Milei, como el caporal alemán, está loco, completa y totalmente loco, completamente apartado de la realidad, reaccionando con una violencia desatada a todos los estímulos que recibe, pero suficientemente lúcido para entender que tiene que renunciar a su soltería y enamorarse de una vedette.
Loco, pero siguiendo la locura de su época, la de un narcisismo desbordado, una soledad radical, un endiosado egoísmo, una desconfianza sin límite, una sensación de que no se puede esperar nada de ninguna idea colectiva, que solo existe el que gana y que el que pierde tendría que retirarse del juego, es decir del mundo, para no seguir molestando a los ganadores con su presencia.
Como Pablo Iglesias o la Lista del Pueblo, gran parte del Frente Amplio y los Republicanos, Milei denuncia a “la casta”, que llama a derribar desde sus cimientos. Como Pablo Iglesias, o la Lista del Pueblo o gran parte del Frente Amplio y los Republicanos, no tiene más proyecto que éste. Habla por todos los que se peinan raro, por todos los que miran raro en sus oficinas y trabajos y sienten que no solo tienen la razón, sino que, de usarla, tendrían la fuerza. Habla por todos los que son pasto de las burlas de los demás que, cansados de pedir dignidad, quieren ahora ser campeones, únicos, triunfadores.
Las razones de su éxito son tan evidentes como las razones de lo que será su seguro fracaso. Cuando todos se peinen como él, su peinado dejará de ser único. Cuando no exista el banco central no tendrá como predecir o controlar la economía. Cuando desmantele su propio poder no quedará más que la impotencia.
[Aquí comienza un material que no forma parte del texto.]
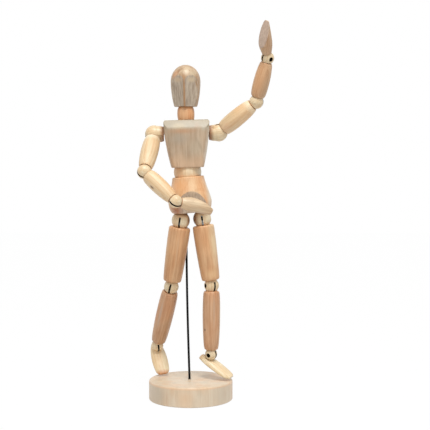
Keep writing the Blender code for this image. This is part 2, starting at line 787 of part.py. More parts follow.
def build_arm(side, chest_pivot, chest):
    shade = {RIGHT: CREAM, LEFT: TAN}[side]
    (upper, fore, hand), (shoulder, elbow, wrist) = arm_frames(side, chest)
    turn = ball(f"{side}_shoulder_ball", SHOULDER_RADIUS, shoulder, chest_pivot, CREAM, collar_end_distance())
    sizes = (UPPER_ARM_LENGTH, SHOULDER_RADIUS, ELBOW_RADIUS, UPPER_ARM_TOP_RADIUS, UPPER_ARM_END_RADIUS,
             UPPER_ARM_SWELL)
    fold = limb(f"{side}_upper_arm", upper, turn, sizes, elbow, CREAM)
    turn = ball(f"{side}_elbow_ball", ELBOW_RADIUS, elbow, fold, CREAM)
    sizes = (FOREARM_LENGTH, ELBOW_RADIUS, WRIST_RADIUS, FOREARM_TOP_RADIUS, FOREARM_END_RADIUS, FOREARM_SWELL)
    fold = limb(f"{side}_forearm", fore, turn, sizes, wrist, shade)
    turn = ball(f"{side}_wrist_ball", WRIST_RADIUS, wrist, fold, shade)
    end_piece(f"{side}_hand", hand_mesh(), WRIST_RADIUS, hand, turn, shade)


def build_leg(side, pelvis_pivot, pelvis):
    (thigh, shin, foot), (hip, knee, ankle) = leg_frames(side, pelvis)
    turn = ball(f"{side}_hip_ball", HIP_RADIUS, hip, pelvis_pivot, CREAM)
    sizes = (THIGH_LENGTH, HIP_RADIUS, KNEE_RADIUS, THIGH_TOP_RADIUS, THIGH_END_RADIUS, THIGH_SWELL)
    fold = limb(f"{side}_thigh", thigh, turn, sizes, knee, TAN)
    turn = ball(f"{side}_knee_ball", KNEE_RADIUS, knee, fold, CREAM)
    sizes = (SHIN_LENGTH, KNEE_RADIUS, ANKLE_RADIUS, SHIN_TOP_RADIUS, SHIN_END_RADIUS, SHIN_SWELL)
    fold = limb(f"{side}_shin", shin, turn, sizes, ankle, BROWN)
    turn = ball(f"{side}_ankle_ball", ANKLE_RADIUS, ankle, fold, CREAM)
    end_piece(f"{side}_foot", foot_mesh(), ANKLE_RADIUS, foot, turn, CREAM)


# Trunk

def pelvis_mesh():
    """A turned block, cupped above for the waist, with slanting saw cuts at the front and the back."""
    bottom, top = HIP_BELOW_PELVIS, HIP_BELOW_PELVIS + PELVIS_HEIGHT
    widest = bottom + PELVIS_WIDEST_HEIGHT
    waist = top + WAIST_GAP / 2
    cup = cup_radius(WAIST_RADIUS, TRUNK_SIDES)
    rim_angle = math.pi - math.asin(math.sqrt(cup ** 2 - (WAIST_GAP / 2) ** 2) / cup)
    floor_depth = WAIST_HALF_HEIGHT + CLEARANCE
    floor_angle = math.pi - math.asin(math.sqrt(cup ** 2 - floor_depth ** 2) / cup)
    edge = (PELVIS_TOP_RADIUS - cup * math.sin(rim_angle)) / 2
    outer = round_corner(PELVIS_TOP_RADIUS, top, edge, edge, 2)
    for step in range(1, 5):
        share = step / 5
        curved = (1 - math.cos(math.pi * share)) / 2
        grown = share + (curved - share) * PELVIS_FLANK_CURVE
        outer.append((PELVIS_TOP_RADIUS + (PELVIS_RADIUS - PELVIS_TOP_RADIUS) * grown,
                      top - edge + (widest - top + edge) * share))
    for step in range(0, 5):
        angle = math.pi / 2 * step / 4
        outer.append((PELVIS_BOTTOM_RADIUS + (PELVIS_RADIUS - PELVIS_BOTTOM_RADIUS) * math.cos(angle),
                      widest + (bottom - widest) * math.sin(angle)))
    bore_floor = waist - SPINE_SPRING_DOWN - SPRING_END_ROOM
    bore = trunk_bore_radius(SPINE_SPRING_DOWN, WAIST_BEND_ROOM)
    inside = [(0, bottom), (0, bore_floor), (bore, bore_floor), (bore, waist - floor_depth)]
    hollow = arc(cup, floor_angle, rim_angle, CUP_STEPS, waist)
    mesh = turned(outer + inside + hollow, TRUNK_SIDES, closed=True)
    slope = math.radians(PELVIS_CUT_SLOPE)
    saw_cut(mesh, (0, -PELVIS_FRONT_CUT, bottom), (0, -math.cos(slope), -math.sin(slope)))
    saw_cut(mesh, (0, PELVIS_BACK_CUT, bottom), (0, math.cos(slope), -math.sin(slope)))
    return mesh


def waist_mesh():
    floor_angle = math.acos(WAIST_HALF_HEIGHT / WAIST_RADIUS)
    outer = arc(WAIST_RADIUS, floor_angle, math.pi - floor_angle, 4)
    bore = [(WAIST_BORE_RADIUS, -WAIST_HALF_HEIGHT), (WAIST_BORE_RADIUS, WAIST_HALF_HEIGHT)]
    return turned(outer + bore, TRUNK_SIDES, closed=True)


def chest_section(height, half_width, half_depth, corner):
    """A rounded rectangle, four points to a corner."""
    ring = []
    for quarter, (side, front) in enumerate(((1, 1), (-1, 1), (-1, -1), (1, -1))):
        for step in range(4):
            angle = math.pi / 2 * (quarter + step / 3)
            ring.append((side * (half_width - corner) + corner * math.cos(angle),
                         front * (half_depth - corner) + corner * math.sin(angle), height))
    return ring


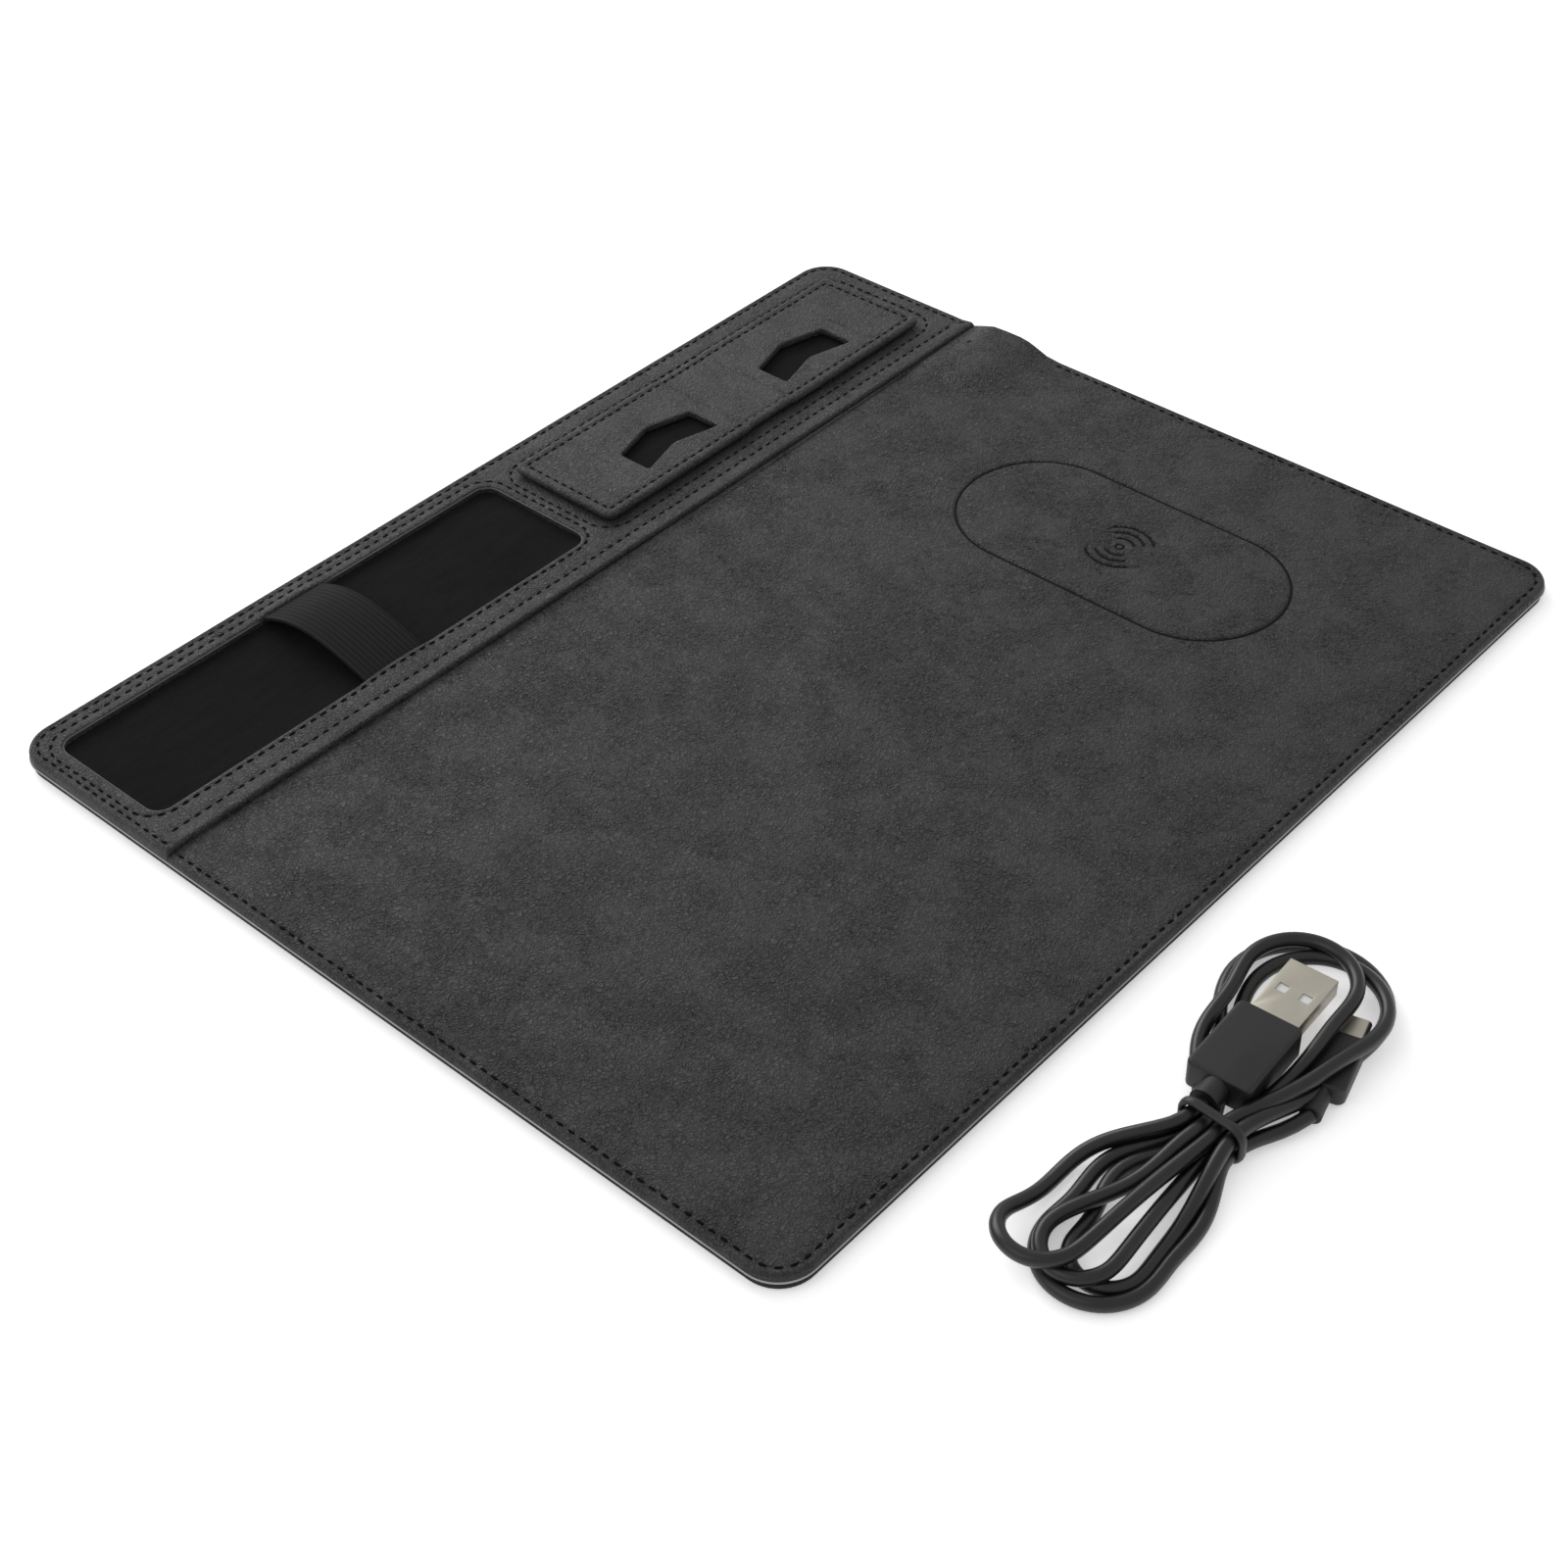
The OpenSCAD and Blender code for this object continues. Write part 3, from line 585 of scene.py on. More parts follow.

Los suicidas también se matan. Cuando lo hacen nadie los puede resucitar ni matar nuevamente. Como lo sabe este gobierno, que intenta gobernarnos como puede. Cuando se llama a saltar los torniquetes, no se puede ya volver a llamar a pagar el pasaje. Cuando se hace del ego herido el motor de tu vida, se termina por dejar que sea la herida la que gobierne. Milei es eso, una herida que habla, un personaje cómico que está irresistiblemente destinado a llevarnos a la tragedia.